В самом начале этих «Писем» находится весьма любопытная заметка о знаменитом отклике Руссо, присланном им в ответ на заданную Дижонской академией тему о влиянии наук и искусств на нравы. Известно, что Руссо ответил на этот вопрос отрицательно, разразившись горячей филиппикой против современного общества. Лессинг, который еще мальчиком имел совершенно иные, нежели Руссо, понятия о золотом веке, в зрелом возрасте не мог не увидеть, что в страстной проповеди Руссо есть некоторая истина, получившая ложное применение. «Невольно, – пишет Лессинг, – проникаешься тайным уважением к человеку, который отстаивает добродетель против всевозможных предрассудков – даже и в том случае, если он в своей проповеди заходит слишком далеко. Мы могли бы сделать ему многие возражения. Мы могли бы сказать, что возрождение наук и упадок нравов или падение государств – это две вещи, которые могут сопутствовать одна другой, не относясь между собою, как причина к действию. Все в мире имеет свой известный предел. Государство возрастает, пока не достигнет такого предела; пока оно возрастает, в нем возрастают науки и искусства. Поэтому, когда оно падает, то не потому, что науки и искусства погубили его, – но потому, что ничто в мире не способно возрастать вечно… Правда, что умные Афины погибли, – но разве добродетельная Спарта пережила их?.. Если же искусства и науки вредны нравам, то не сами по себе, а вследствие злоупотребления ими.

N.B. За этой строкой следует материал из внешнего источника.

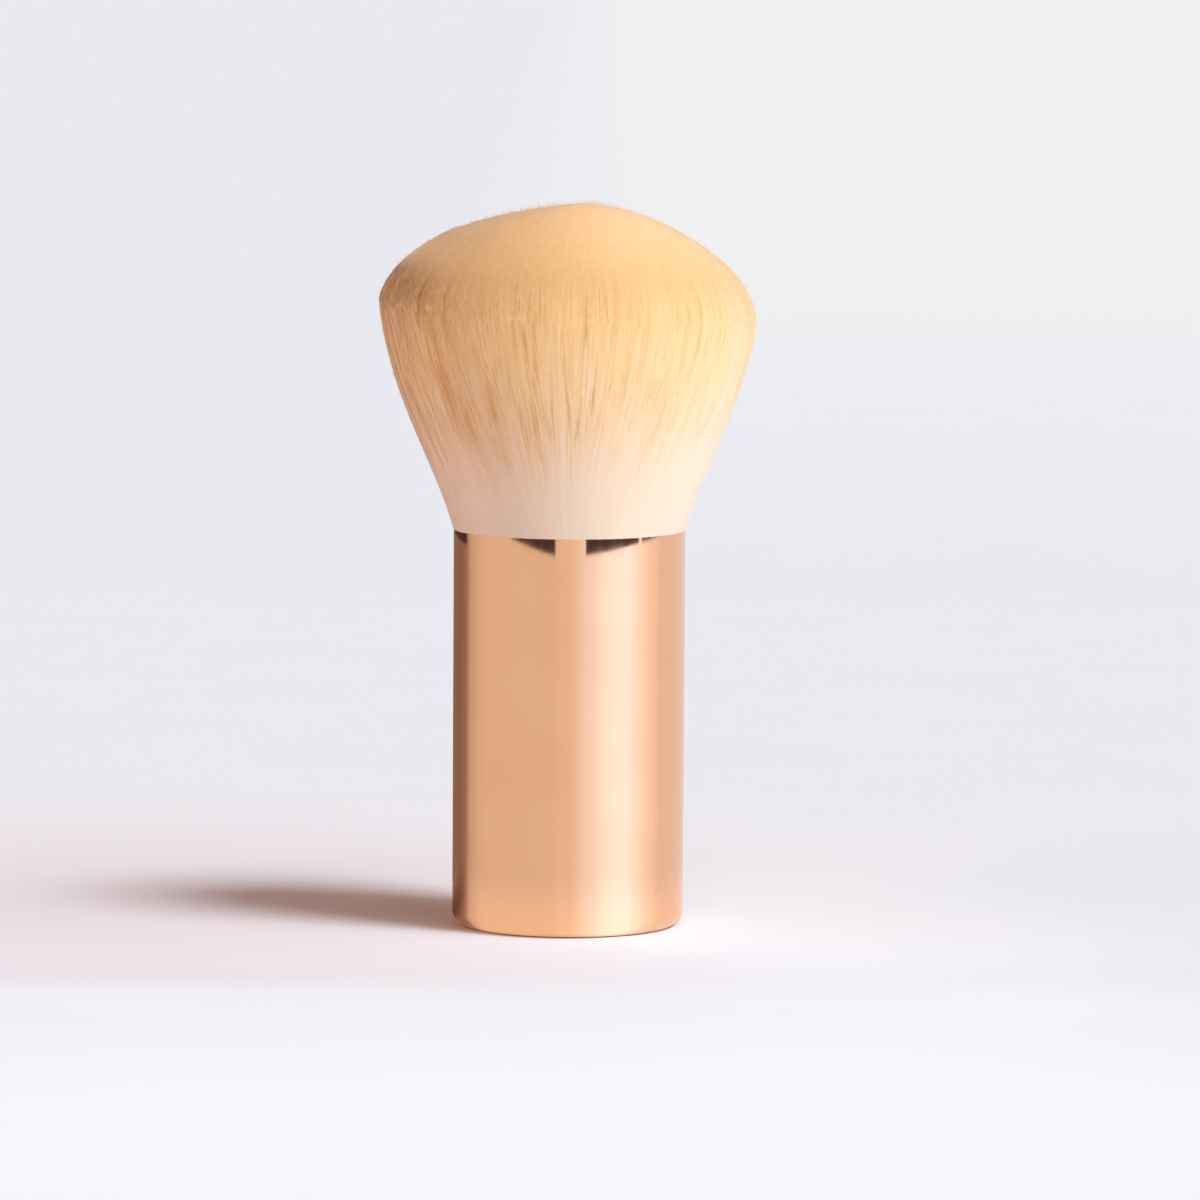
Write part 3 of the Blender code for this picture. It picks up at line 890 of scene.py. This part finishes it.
def crown_filaments(chance, count, inner_share, outer_share, length):
    """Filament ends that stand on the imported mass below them, fanned out towards the rim."""
    share = np.sqrt(chance.uniform(inner_share**2, outer_share**2, size=(count, 1)))
    angle = chance.uniform(0.0, TURN, size=(count, 1))
    radius = share * rim_radius(angle)
    clump = wave_sum(chance, angle, CLUMPS_ROUND)
    clump = clump * wave_sum(chance, radius / HEAD_RADIUS * CLUMP_PHASE, CLUMPS_INWARDS)
    top = crown_height(radius, angle) + CLUMP_HEIGHT * clump
    top = top + CROWN_RAGGEDNESS * chance.normal(size=(count, 1))
    fan = SHOULDER_SLOPE * share + CROWN_FAN * share**3
    height = top + length * CROWN_LEVELS
    reach = radius + fan * length * CROWN_LEVELS
    side = CROWN_SWAY * chance.normal(size=(count, 1)) * (CROWN_LEVELS + 1.0)
    turn = angle + side / np.maximum(radius, CROWN_SWAY_RADIUS)
    centres = np.stack([reach * np.cos(turn), reach * np.sin(turn), height], axis=2)
    tilt = CROWN_TILT * chance.normal(size=(count, 1, 2)) * (CROWN_LEVELS + 1.0)[:, :, None]
    centres[:, :, :2] += tilt * (1 - share**3)[:, :, None]
    normals = np.repeat(tuft_normals(radius, top, angle), CROWN_LEVELS.size, axis=1)
    widths = CROWN_WIDTHS * chance.uniform(*WIDTH_RANGE, (count, 1))
    tones = place_tones(angle, height_share(top)) + CLUMP_TONE * clump
    tones = tones + CROWN_TONE * chance.normal(size=(count, 1))
    tones = np.repeat(tones, CROWN_LEVELS.size, axis=1)
    twists = chance.uniform(0.0, TURN, size=count)
    return centres, normals, widths, tones, height_share(height), twists


# Loose ends. Their lowest and highest place are shares of the way along the outline, from the lip to
# the shoulder (0 to 1) and from there to the apex (1 to 2).
STRAY_LAYERS = (
    ("stray_filaments_side", 41, 2400, 0.45, 1.0),
    ("stray_filaments_crown", 42, 3600, 1.0, 1.9),
)
STRAY_LEVELS = np.array([0.0, 0.5, 1.0])
STRAY_WIDTHS = 0.00004 * np.array([[1.0, 0.8, 0.35]])
STRAY_WIDTH_RANGE = (0.8, 1.2)
STRAY_ROOT = 0.00012
STRAY_SHORTEST = 0.00015
STRAY_LONGEST = 0.00075
STRAY_UPWARDS = 0.9
STRAY_SCATTER = 0.25
STRAY_CURL = 0.12
# The loose ends are pale: a painted rim light along the tuft's outline.
STRAY_TONE = 0.74
STRAY_TONE_SPREAD = 0.06


def stray_filaments(chance, count, lowest, highest):
    """Fine loose ends that stand a little proud of the tuft, and soften its outline."""
    place = chance.uniform(lowest, highest, size=(count, 1))
    angle = chance.uniform(0.0, TURN, size=(count, 1))
    on_side = place < 1.0
    height = LIP_HEIGHT + np.minimum(place, 1.0) * (shoulder_height(angle) - LIP_HEIGHT)
    share = np.clip(2.0 - place, 0.0, 1.0)
    radius = np.where(on_side, surface_radius(height, angle), share * rim_radius(angle))
    height = np.where(on_side, height, crown_height(radius, angle))
    normals = tuft_normals(radius, height, angle)
    rooted = np.stack([radius * np.cos(angle), radius * np.sin(angle), height], axis=2)
    way = normals + np.array([0.0, 0.0, STRAY_UPWARDS])
    way = way + STRAY_SCATTER * chance.normal(size=(count, 1, 3))
    way /= np.linalg.norm(way, axis=2, keepdims=True)
    spare = (STRAY_LONGEST - STRAY_SHORTEST) * chance.random((count, 1, 1)) ** 2
    length = STRAY_SHORTEST + spare
    curl = STRAY_CURL * chance.normal(size=(count, 1, 3))
    steps = STRAY_LEVELS[None, :, None]
    centres = rooted - STRAY_ROOT * way + (STRAY_ROOT + length) * steps * (way + curl * steps)
    normals = np.repeat(normals, STRAY_LEVELS.size, axis=1)
    widths = STRAY_WIDTHS * chance.uniform(*STRAY_WIDTH_RANGE, (count, 1))
    tones = STRAY_TONE + STRAY_TONE_SPREAD * chance.normal(size=(count, 1))
    tones = np.repeat(tones, STRAY_LEVELS.size, axis=1)
    along = height_share(centres[:, :, 2])
    twists = chance.uniform(0.0, TURN, size=count)
    return centres, normals, widths, tones, along, twists


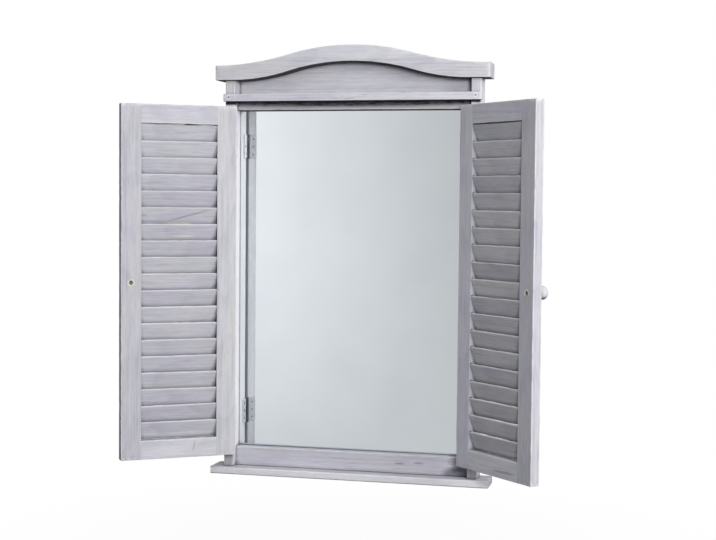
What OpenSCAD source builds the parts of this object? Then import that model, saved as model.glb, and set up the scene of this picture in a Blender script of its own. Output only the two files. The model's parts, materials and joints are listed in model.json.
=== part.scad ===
// Wall mirror with a pair of louvred shutters, built like a small window:
// two posts, a sill, an arched crown, a rail under the glass and a lintel over
// it, and two shutters that swing on butt hinges.
//
// Frame: X to the viewer's right, Y into the wall (the wall is the plane
// y = 0), Z up. The origin is midway between the two hanger holes, on the
// wall. Heights named *_h are measured from the sill's underside.

/* [Overall] */
// Height from the sill's underside to the top of the arch
total_h = 710; // [700:1:725]
// Clear width between the two posts
opening_w = 396; // [386:2:410]
// Height of the hanger holes above the sill's underside
hanger_h = 648; // [642:1:656]
// Distance between the two hanger holes
hanger_spacing = 300; // [240:5:320]

/* [Posts and sill] */
// Width of a post
post_w = 16; // [14:1:20]
// Depth of a post, from the wall to its front
post_d = 38; // [36:1:40]
// Length of the sill
sill_w = 468; // [450:2:490]
// Depth of the sill
sill_d = 50; // [46:1:60]
// Thickness of the sill
sill_t = 12; // [10:1:16]
// Radius of the sill's eased front edges
sill_edge_r = 2.5; // [1:0.5:4]

/* [Rail, lintel and glass] */
// Distance from the wall to the front of the bottom rail and the lintel
inner_d = 24; // [22:0.5:24]
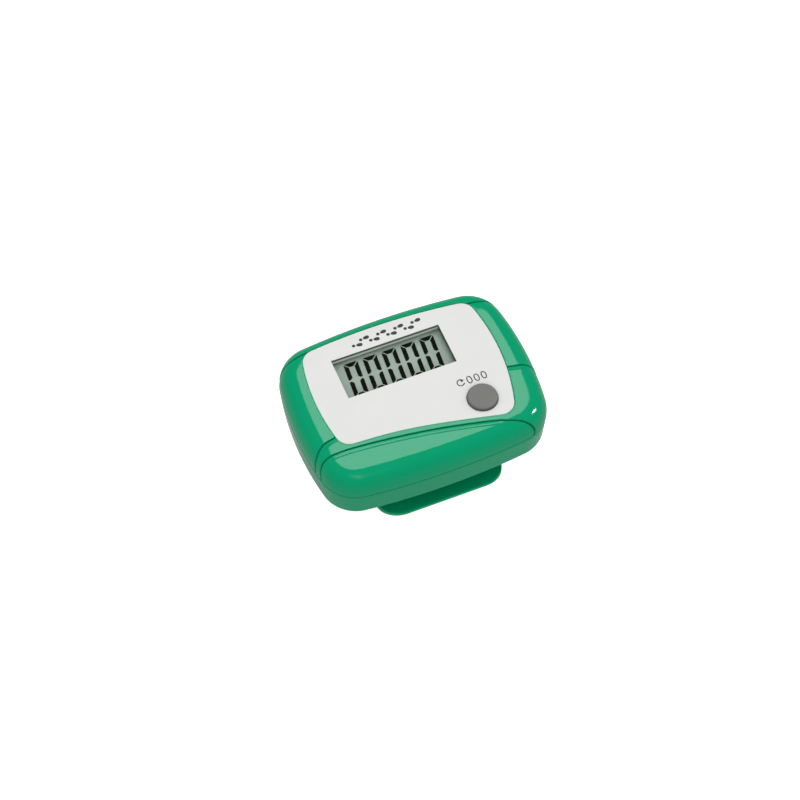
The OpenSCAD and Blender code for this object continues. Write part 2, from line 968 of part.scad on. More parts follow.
module pendulum_arm() {
    color([0.90, 0.88, 0.82])
        difference() {
            union() {
                post(pivot_x, pivot_y, hub_r, hub_low, hub_top);
                slab(pivot_x - pendulum_len / 2, pivot_y, pendulum_len, arm_w, arm_low, arm_top);
                post(pivot_x - pendulum_len, pivot_y, weight_r - 0.4, arm_low, arm_top);
                post(pivot_x - pendulum_len, pivot_y, rivet_r, weight_low, arm_top);
            }
            post(pivot_x, pivot_y, pivot_r + run_gap, floor_z, board_low);
        }
}

module pendulum_weight() {
    color(steel)
        difference() {
            post(pivot_x - pendulum_len, pivot_y, weight_r, weight_low, arm_low);
            post(pivot_x - pendulum_len, pivot_y, rivet_r, weight_low - past, arm_low + past);
        }
}

module pendulum_pin() {
    color(steel)
        union() {
            post(pivot_x, pivot_y, pivot_r, retainer_top - retainer_t - 0.3, board_top);
            post(pivot_x, pivot_y, hub_r - 0.2, hub_top + run_gap, board_low);
        }
}

module pin_retainer() {
    top = retainer_top;
    color(steel)
        difference() {
            post(pivot_x, pivot_y, retainer_r, top - retainer_t, top);
            post(pivot_x, pivot_y, pivot_r, top - past, top + past);
            slab(pivot_x + retainer_r, pivot_y, 2 * retainer_r, 0.6, top - past, top + past);
        }
}

module pendulum_spring() {
    turns = 8;
    steps = 10;
    z = arm_low - hair_wire_r;
    start_y = pivot_y + arm_w / 2 - 0.5;
    end_y = pivot_y + hair_post_off - 0.4;
    lead = 0.9;
    run = end_y - start_y - 2 * lead;
    path = concat(
        [[0, start_y, z], [0, start_y + lead / 2, z]],
        [for (i = [0:turns * steps])
            let (a = 360 * i / steps)
            [hair_r * sin(a), start_y + lead + run * i / (turns * steps), z - hair_r + hair_r * cos(a)]
        ],
        [[0, end_y - lead / 2, z], [0, end_y, z]]
    );
    color(steel)
        translate([pivot_x - hair_at, 0, 0])
            wire(path, hair_wire_r, 6);
}

module spring_post() {
    color(steel)
        post(pivot_x - hair_at, pivot_y + hair_post_off, 0.4, arm_low - 1, board_low);
}

module stop_posts() {
    color(steel)
        for (s = [-1, 1])
            post(pivot_x - stop_at, pivot_y + s * stop_off, stop_r, arm_low - 0.4, board_low);
}

module stop_sleeves() {
    color([0.85, 0.85, 0.83])
        for (s = [-1, 1])
            difference() {
                post(pivot_x - stop_at, pivot_y + s * stop_off, sleeve_r, arm_low - 0.2, board_low - 0.1);
                post(pivot_x - stop_at, pivot_y + s * stop_off, stop_r, arm_low - past, board_low);
            }
}

module contact_wire() {
    color(gold)
        post(pivot_x - wire_at, pivot_y - wire_off, contact_wire_r, arm_low - 0.3, board_low);
}

module case_screws() {
    color(steel)
        at_case_screws()
            difference() {
                union() {
                    post(0, 0, case_screw_r, case_seat_z, case_tip_z);
                    post(0, 0, case_head_r, case_seat_z - case_head_t, case_seat_z);
                }
                cross_slot(case_head_r, case_seat_z - case_head_t, 0.7);
            }
}

// Radius of a curve that leaves a flat and rises by that much over its run
function rise_r(run, rise) = (run * run + rise * rise) / (2 * rise);

// Rise of such a curve at a distance from the flat
function curve_rise(at, run, rise) =
    let (r = rise_r(run, rise))
    r - sqrt(r * r - at * at);

// Points of that curve: it starts at the flat's end and runs towards s
function rise_line(y, z, run, rise, s, steps) =
    let (r = rise_r(run, rise))
    [for (i = [0:steps]) [y, z + r] + r * unit(270 + s * asin(run / r) * i / steps)];

// Side view of the clip: flat middle, tip and lever bent towards the body
module clip_profile() {
    inner_rise = tip_rise + tip_t - clip_t;
    lever_in = rise_line(lever_flat_y, clip_t, lever_run, lever_rise, 1, 6);
    tip_out = rise_line(tip_flat_y, 0, tip_run, tip_rise, -1, 8);
    polygon(concat(
        rise_line(lever_flat_y, 0, lever_run, lever_rise, 1, 6),
        [for (i = [6:-1:0]) lever_in[i]],
        rise_line(tip_flat_y, clip_t, tip_run, inner_rise, -1, 8),
        [for (i = [8:-1:0]) tip_out[i]]
    ));
}

// Plan view of the clip
module clip_plan() {
    a = clip_w / 2;
    polygon(concat(
        bend([a - tip_corner_r, tip_y + tip_corner_r], tip_corner_r, 270, 360, 8),
        bend([a - lever_corner_r, lever_y - lever_corner_r], lever_corner_r, 0, 90, 8),
        bend([lever_corner_r - a, lever_y - lever_corner_r], lever_corner_r, 90, 180, 8),
        bend([tip_corner_r - a, tip_y + tip_corner_r], tip_corner_r, 180, 270, 8)
    ));
}

module belt_clip() {
    color(case_green)
        difference() {
            union() {
                intersection() {
                    translate([-clip_w / 2, 0, 0])
                        rotate([90, 0, 90])
                            linear_extrude(clip_w)
                                clip_profile();
                    linear_extrude(back_z)
                        clip_plan();
                }
                ridge();
                for (s = [-1, 1])
                    lug(s > 0 ? lug_x : -lug_x - ear_t);
            }
            axle(-pin_half - past, hinge_y, pin_z, pin_r, 2 * (pin_half + past));
        }
}

// Hinge lug of the clip, from the pin down into the plate
module lug(x) {
    axle(x, hinge_y, pin_z, ear_r, ear_t);
    translate([x, hinge_y - ear_r, clip_t / 2])
        cube([ear_t, 2 * ear_r, pin_z - clip_t / 2]);
}

// Ridge that grips the belt against the back
module ridge() {
    top = back_z - fit_gap;
    axle(-ridge_half, ridge_y, top - ridge_r, ridge_r, 2 * ridge_half);
    translate([-ridge_half, 0, 0])
        rotate([90, 0, 90])
            linear_extrude(2 * ridge_half)
                polygon([
                    [ridge_y - 2 * ridge_r, clip_t / 2 + tip_rise / 2],
                    [ridge_y + 2 * ridge_r, clip_t / 2],
                    [ridge_y + ridge_r, top - ridge_r],
                    [ridge_y - ridge_r, top - ridge_r]
                ]);
}

module clip_pin() {
    color(steel)
        axle(-pin_half, hinge_y, pin_z, pin_r, 2 * pin_half);
}

module clip_spring() {
    steps = 14;
    count = coil_turns * steps;
    leg_y = hinge_y + leg_len;
    leg_low = clip_t + curve_rise(leg_y - lever_flat_y, lever_run, lever_rise) + wire_r + run_gap;
    path = concat(
        [[-coil_half, leg_y, back_z - wire_r - run_gap], [-coil_half, hinge_y + 0.6, pin_z + coil_r]],
        [for (i = [0:count])
            let (a = 360 * i / steps)
            [-coil_half + 2 * coil_half * i / count, hinge_y - coil_r * sin(a), pin_z + coil_r * cos(a)]
        ],
        [[coil_half, hinge_y + 0.6, pin_z - coil_r], [coil_half, leg_y, leg_low]]
    );
    color(steel)
        wire(path, wire_r, 8);
}

front_case();
back_case();
face_plate();
plate_adhesive();
reset_button();
rubber_key();
carbon_pill();
key_contacts();
lcd_polarizer();
lcd_front_glass();
lcd_seal();
lcd_segments();
lcd_rear_glass();
lcd_reflector();
lcd_frame();
zebra_strip();
circuit_board();
board_screws();
chip_blob();
crystal();
chip_parts();
button_cell();
cell_contact_plus();
cell_contact_minus();
battery_door();
pendulum_arm();
pendulum_weight();
pendulum_pin();
pin_retainer();
pendulum_spring();
spring_post();
stop_posts();
stop_sleeves();
contact_wire();
case_screws();
belt_clip();
clip_pin();
clip_spring();
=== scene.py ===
# Looks of a clip-on step counter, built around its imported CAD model.
# Each piece is modelled in millimetres in the CAD's own frame and put in metres when handed over.
from math import atan2, copysign, cos, exp, pi, radians, sin, sqrt, tan

import bmesh
import bpy
from mathutils import Matrix, Vector, kdtree
from mathutils.geometry import delaunay_2d_cdt


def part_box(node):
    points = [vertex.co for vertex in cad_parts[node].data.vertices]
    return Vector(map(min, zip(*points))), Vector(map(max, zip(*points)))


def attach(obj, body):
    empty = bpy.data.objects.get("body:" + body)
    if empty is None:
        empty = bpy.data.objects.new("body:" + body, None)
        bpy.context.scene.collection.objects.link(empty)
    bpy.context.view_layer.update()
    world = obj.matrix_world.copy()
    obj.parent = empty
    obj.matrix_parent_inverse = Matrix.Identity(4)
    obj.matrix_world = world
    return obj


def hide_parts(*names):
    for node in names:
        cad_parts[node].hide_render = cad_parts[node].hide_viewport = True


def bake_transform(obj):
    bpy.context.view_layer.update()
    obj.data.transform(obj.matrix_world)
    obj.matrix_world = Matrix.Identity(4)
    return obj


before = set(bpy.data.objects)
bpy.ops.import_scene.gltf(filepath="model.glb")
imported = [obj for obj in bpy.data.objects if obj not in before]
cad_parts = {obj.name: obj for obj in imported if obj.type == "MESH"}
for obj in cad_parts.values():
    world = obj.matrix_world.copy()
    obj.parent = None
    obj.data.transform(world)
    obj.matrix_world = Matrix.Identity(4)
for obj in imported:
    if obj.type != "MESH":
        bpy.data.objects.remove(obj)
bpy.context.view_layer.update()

MM = 0.001


# ---- sizes, in millimetres

def corners(node):
    """Lowest and highest corner of a CAD node."""
    low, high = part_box(node)
    return low / MM, high / MM


def middle(node):
    low, high = corners(node)
    return (low + high) / 2


FACE_Z = corners("face_plate")[1].z
PLATE_LOW = corners("face_plate")[0].z
RECESS_Z = corners("plate_adhesive")[0].z
CEILING_Z = corners("lcd_polarizer")[1].z
PARTING_D = 4.7  # depth of the parting line below the face
PARTING_Z = FACE_Z - PARTING_D
BACK_Z = corners("battery_door")[0].z
FLANGE_W = 0.8  # width of the button's flange behind the front wall
BUTTON_GAP = 0.08
BUTTON_STEPS = 96  # points round the button and its hole
BUTTON = middle("reset_button").to_2d()
BUTTON_R = (corners("reset_button")[1].x - BUTTON.x) - FLANGE_W
HOLE_R = BUTTON_R + BUTTON_GAP
WINDOW = middle("lcd_polarizer").to_2d()
WINDOW_W = 23.2
WINDOW_H = 9.5
PIN = middle("clip_pin")
EDGE_RUN = 6.6  # length of the rounded front edge, laid flat
EDGE_POWER = 2.38  # squareness of the rounded front edge
LIP_R = 0.14  # rounding of the shell's lip around the plate
SEAM_R = 0.17  # rounding of both shells at the parting line
PLATE_GAP = 0.04  # gap between the plate and the shell's lip
TOUCH = 0.01  # gap or overlap that keeps two faces from lying in one plane
FOLD = 0.1  # set-back of the plate's foot behind its folded window edge


def heading(angle):
    return Vector((cos(angle), sin(angle)))


def full_turn(count):
    """Angles in even steps all round."""
    return [2 * pi * i / count for i in range(count)]


class Bulged:
    """A rectangle with bulged sides and round corners: three arcs to a quarter."""

    def __init__(self, half_w, half_h, side_r, end_r, corner_r):
        self.sizes = (half_w, half_h, side_r, end_r, corner_r)
        side = Vector((half_w - side_r, 0))
        end = Vector((0, half_h - end_r))
        r1, r2 = side_r - corner_r, end_r - corner_r
        gap = (end - side).length
        along = (end - side) / gap
        m = (r1 * r1 - r2 * r2 + gap * gap) / (2 * gap)
        h = sqrt(r1 * r1 - m * m)
        k = side + m * along + h * Vector((-along.y, along.x))
        t1 = atan2(k.y - side.y, k.x - side.x)
        t2 = atan2(k.y - end.y, k.x - end.x)
        self.arcs = ((side, side_r, 0, t1), (k, corner_r, t1, t2), (end, end_r, t2, pi / 2))

    def point(self, arc, share, out=0):
        """The point at a share of an arc, moved outwards if asked."""
        centre, r, a, b = self.arcs[arc]
        return centre + (r + out) * heading(a + (b - a) * share)

    def locate(self, p):
        """The arc beside a point of the first quarter, the share of it and the distance outside."""
        for arc, (centre, r, a, b) in enumerate(self.arcs):
            angle = atan2(p.y - centre.y, p.x - centre.x)
            if a <= angle <= b or arc == 2:
                return arc, (angle - a) / (b - a), (p - centre).length - r

    def around(self, steps):
        """Places all round, counter-clockwise: the quarter's signs, the arc and the share."""
        quarter = [(arc, i / steps[arc]) for arc in range(3) for i in range(steps[arc])] + [(2, 1.0)]
        places = [(1, 1, *q) for q in quarter]
        places += [(-1, 1, *q) for q in reversed(quarter[:-1])]
        places += [(-1, -1, *q) for q in quarter[1:]]
        places += [(1, -1, *q) for q in reversed(quarter[1:-1])]
        return places

    def ring(self, places, out=0):
        return [self.point(arc, share, out) * Vector((sx, sy)) for sx, sy, arc, share in places]


# half width, half height, the bulge radii of the sides and the ends, and the corner radius
FACE = Bulged(21.4, 14.9, 73, 184, 4.4)
PARTING = Bulged(25, 18.8, 67, 157, 7.9)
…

Разве живопись виновата в том, что тот или иной художник злоупотребляет ею, изображая непристойные предметы? Разве следует пренебрегать поэзией потому, что некоторые поэты оскверняют ее пошлостями? И та, и другая могут служить добродетели. Искусства таковы, какими мы хотим их сделать…»
Несмотря на свое несогласие с взглядами Руссо, Лессинг утверждает, что Франция была бы счастлива, если бы имела побольше таких проповедников. Эта проповедь Руссо не уничтожит наук и искусств, но является спасительным противоядием против действительно пошлых произведений.